Comments on: SICP section 2.3.3

By: Chris Rathman

Chris Rathman — Wed, 08 Oct 2008 16:41:31 +0000

Ok. That makes sense. Guess I’m too used to ML where an exception would be thrown.

Thanks for the explanation.

By: eliben

eliben — Wed, 08 Oct 2008 05:39:50 +0000

@Chris,

Since the solution is in Common Lisp, in which (car nil) is nil, the function does handle the case you refer to.

By: Chris Rathman

Chris Rathman — Fri, 03 Oct 2008 17:54:33 +0000

The solution to exercise 2.62 does not seem to handle the case of set1 or set2 being null.

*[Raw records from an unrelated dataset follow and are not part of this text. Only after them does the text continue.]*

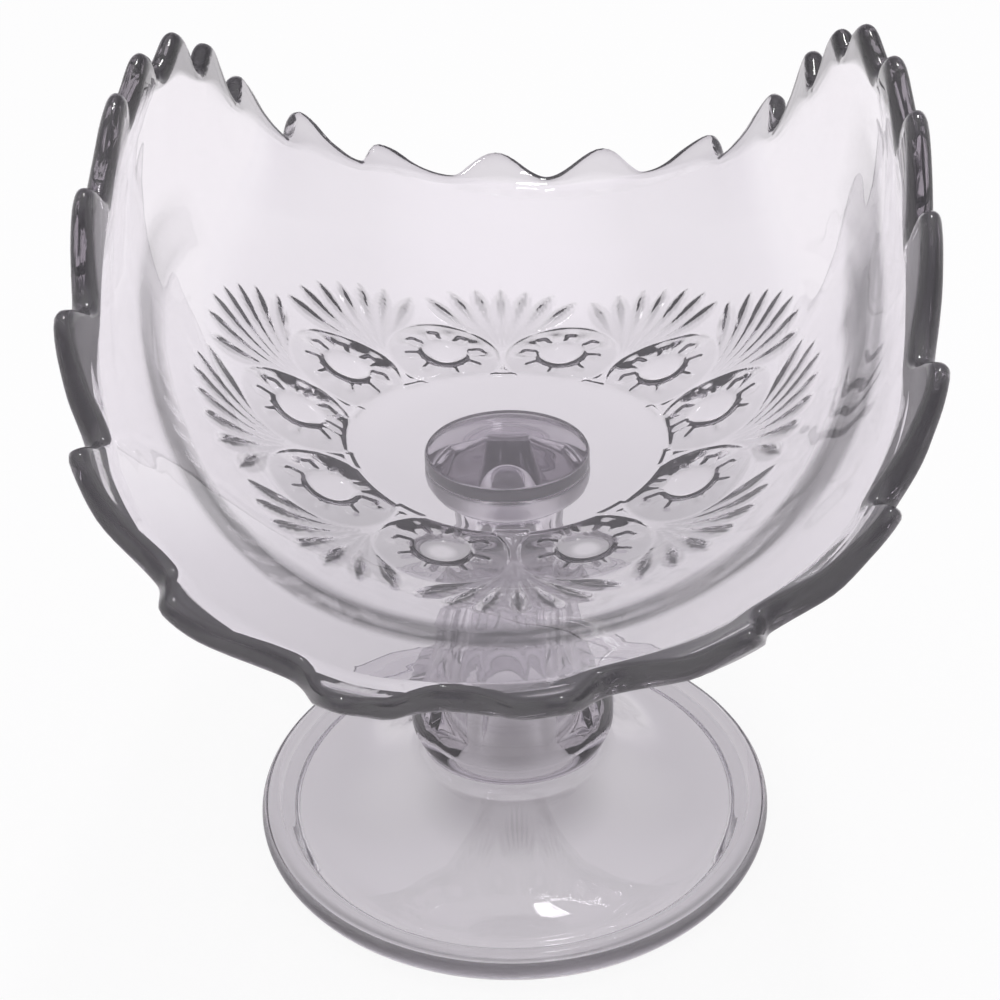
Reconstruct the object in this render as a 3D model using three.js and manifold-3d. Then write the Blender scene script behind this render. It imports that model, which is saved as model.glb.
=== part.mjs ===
// Banana stand in pressed glass: a dish with two sides folded up, a joining wafer and a hollow foot and stem.
// Millimetres, +Z up. The raised sides stand at -X and +X, and the low open ends face -Y and +Y.
import * as THREE from 'three';
import { mergeVertices } from 'three/addons/utils/BufferGeometryUtils.js';
import { ConvexGeometry } from 'three/addons/geometries/ConvexGeometry.js';
import Module from 'manifold-3d';

const wasm = await Module();
wasm.setup();

// Sizes of the foot, stem and joint
const FOOT_R = 60; // outer radius of the round foot
const RIM_HIGH = 6.6; // height of the rolled rim of the foot
const RING_WIDE = 8; // width of the rim and of the ring the stand rests on
const STEM_Z = 22; // height where the stem leaves the foot
const STEM_R = 21; // radius of the stem there
const BULGE_R = 23.4; // widest radius of the stem
const BULGE_Z = 27; // height of its widest part
const NECK_R = 12.2; // narrowest radius, under the collar
const COLLAR = 5.4; // height of the collar at the top of the stem
const WALL = 4.6; // least wall of the hollow foot and stem
const PANELS = 10; // flat panels round the stem
const JOINT_R = 17.6; // radius of the collar and of the joining wafer
const WAFER = 2.6; // thickness of the wafer
const GAP = 0.3; // clearance left between joined pieces

// Sizes of the dish; its radii are those of the flat dish, before its sides are folded up
const FLOOR_Z = 92.7; // height of its underside
const NOTCH_R = 113.3; // radius at the notches between scallops
const GLASS = 5; // thickness
const FLARE_R = 54.7; // radius where it starts to rise
const FLARE = 0.323; // slope of the rise
const TEETH = 26; // scallops round the edge
const TOOTH = 8; // how far a scallop stands out from its notches
const SKEW = 0.65; // how far its tip is drawn towards the nearer raised side, of half its width
const SHORT = 0.3; // share that the scallops beside one peak came out shorter
const EDGE = 4; // width over which the edge is rounded off at a notch
const LEAN = 2; // degrees the dish leans to one side

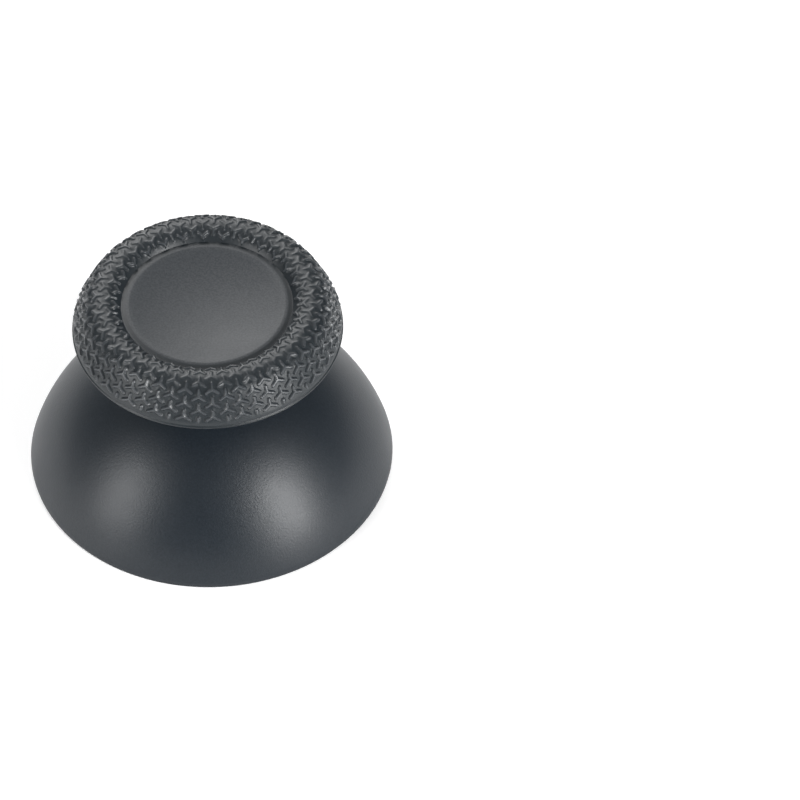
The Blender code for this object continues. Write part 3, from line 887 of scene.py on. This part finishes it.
camera_data = bpy.data.cameras.new("camera")
camera_data.lens = LENS
camera_data.clip_start = 0.01
camera = bpy.data.objects.new("camera", camera_data)
camera.matrix_world = Matrix.Translation(AIM + to_camera * CAMERA_DISTANCE) @ Matrix(
    (across, over, back)).transposed().to_4x4()
bpy.context.scene.collection.objects.link(camera)
bpy.context.scene.camera = camera
print("camera at", [round(value, 4) for value in camera.matrix_world.translation])

# %% [markdown]
# ## Studio lamps
#
# Two soft boxes stand left and right of the camera. They give the two windows of light on the
# skirt, the right one brighter. A panel stands behind the cap, a little to its left and about
# 30 degrees up. The dish mirrors it, more towards its front, and so does the crest. A faint
# box overhead fills what is left.

# %% Lamps
def beside_camera(sideways, upwards):
    """Unit vector from the cap towards a spot that is so many degrees beside and above the camera."""
    side = math.radians(sideways)
    rise = math.radians(upwards)
    level = to_camera * math.cos(side) + level_right * math.sin(side)
    return level * math.cos(rise) + level_up * math.sin(rise)


def soft_box(name, towards, distance, width, height, power):
    """A rectangular area lamp that faces the cap from a direction."""
    data = bpy.data.lights.new(name, 'AREA')
    data.shape = 'RECTANGLE'
    data.size = width
    data.size_y = height
    data.energy = power
    lamp = bpy.data.objects.new(name, data)
    lamp.visible_camera = False
    turned = towards.to_track_quat('Z', 'Y').to_matrix().to_4x4()
    lamp.matrix_world = Matrix.Translation(AIM + towards * distance) @ turned
    bpy.context.scene.collection.objects.link(lamp)
    print(name, "at", [round(value, 3) for value in lamp.matrix_world.translation])


soft_box("right_box", beside_camera(45.7, -13), 0.6, 0.22, 0.42, 4.2)
soft_box("left_box", beside_camera(-56, -4.5), 0.6, 0.24, 0.42, 2.3)
soft_box("overhead_box", beside_camera(0, 45), 0.7, 0.6, 0.6, 0.4)
behind = direction(math.radians(100), math.radians(31))
soft_box("back_panel", behind, 1.2, 0.75, 0.8, 9.4)

# %% [markdown]
# ## Colour view
#
# The render's colours are shown through the Standard view transform. The dressed cap
# has to fill the same box as the CAD model.

# %% Colour view
bpy.context.scene.view_settings.view_transform = 'Standard'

Not nitpicking. I’ve been using your SICP solutions in my own translation efforts. Need to get around to making sure I attribute your work. And also need to get around to posting a story on lambda-the-ultimate.

Thanks.

By: eliben

eliben — Wed, 13 Aug 2008 16:49:50 +0000

Jason,
Thanks for sharing your thoughts.
In these notes I’m just attempting to answer the exercises, and what was asked is the order of growth.
But I’m glad that people post further thoughts in comments, as it allows others to glean something deeper from the exercises.

By: Jason

Jason — Tue, 12 Aug 2008 22:53:51 +0000

Hi Eli, i’m also working through SICP, and i have a few comments about your analysis with regards to question 2.63. I believe tree->list-2 is faster than tree->list-1, if simply for the tail-recursive nature of tree->list-2. As you probably know, scheme optimizes for tail-recursion so that it does not use more stack space than their iterative siblings. Therefore, the overhead for calling functions repeatedly in tail-recursive versions are eliminated. Also, i do believe the algorithm in 2 is faster, since i believe in 2, it just visits each node once and cons the node element onto the result-list. When in 1, it is two recursions, and later appending the result from both into one list (append is a O(n) procedure). I haven’t figured the second part completely, but intuition tells me 2 is faster than 1 in this regards as well. Also i do understand that two O(n) algorithms are formally equivalent, but a large constant can make or break an algorithm as well, and i do believe if nothing else, 2 has a smaller constant than 1, and you should probably mention that

By: eliben

eliben — Tue, 13 May 2008 16:52:54 +0000

Thanks for both comments - I have fixed the post.

By: freefall

freefall — Tue, 29 Apr 2008 15:06:26 +0000

Ex. 2.60: adjoin-set is O(1), indeed, as is cons. But union-set is O(n), because append needs to scan through its first argument.
Ex. 2.61: You can’t use append here for the same reason — it scans through its first argument — and you use it once at each step of your adjoin-set-aux. That’s classical Schlemiel-the-Painter as described in Joel on Software, an O(n^2) algorithm that’s even worse than the O(n) for unordered lists. ElPicasso’s “lazy” thing with sorting also won’t do — a decent sort is O(n * log n), AFAIR, not O(n/2). Only ElPicasso’s last variant qualifies. That’s what I was looking for, by the way, — couldn’t figure out how to do it iteratively without set-cdr!, but forgot that very recursive pattern used in append

By: ElPicasso

ElPicasso — Mon, 07 Jan 2008 18:55:47 +0000

ex 2.61
(define (adjoin-set x set) (cond ((null? set) (cons x ())) ((< x (car set)) (cons x set)) ((= x (car set)) set) (else (cons (car set) (adjoin-set x (cdr set))))))

By: ElPicasso

ElPicasso — Mon, 07 Jan 2008 18:54:04 +0000

ex 2.61 (bit lazy …)
(define (adjoin-set x set) (if (element-of-set? x set) set (sort (cons x set) < )))

By: Kenjin

Kenjin — Mon, 10 Dec 2007 06:38:59 +0000

Thank you so much.
It would take a lot of time for me to understand it though,
if they are not explained as clear and easy as SICP,

Usually it takes longer for me to learn something than the average person.
But I study the book at least 12 hours a day. I just can’t stop
I’m afraid now is the final exam season.
Thank you again.

I try very very hard not to see your answers. I want to do them myself.
It’s too big a temptation:)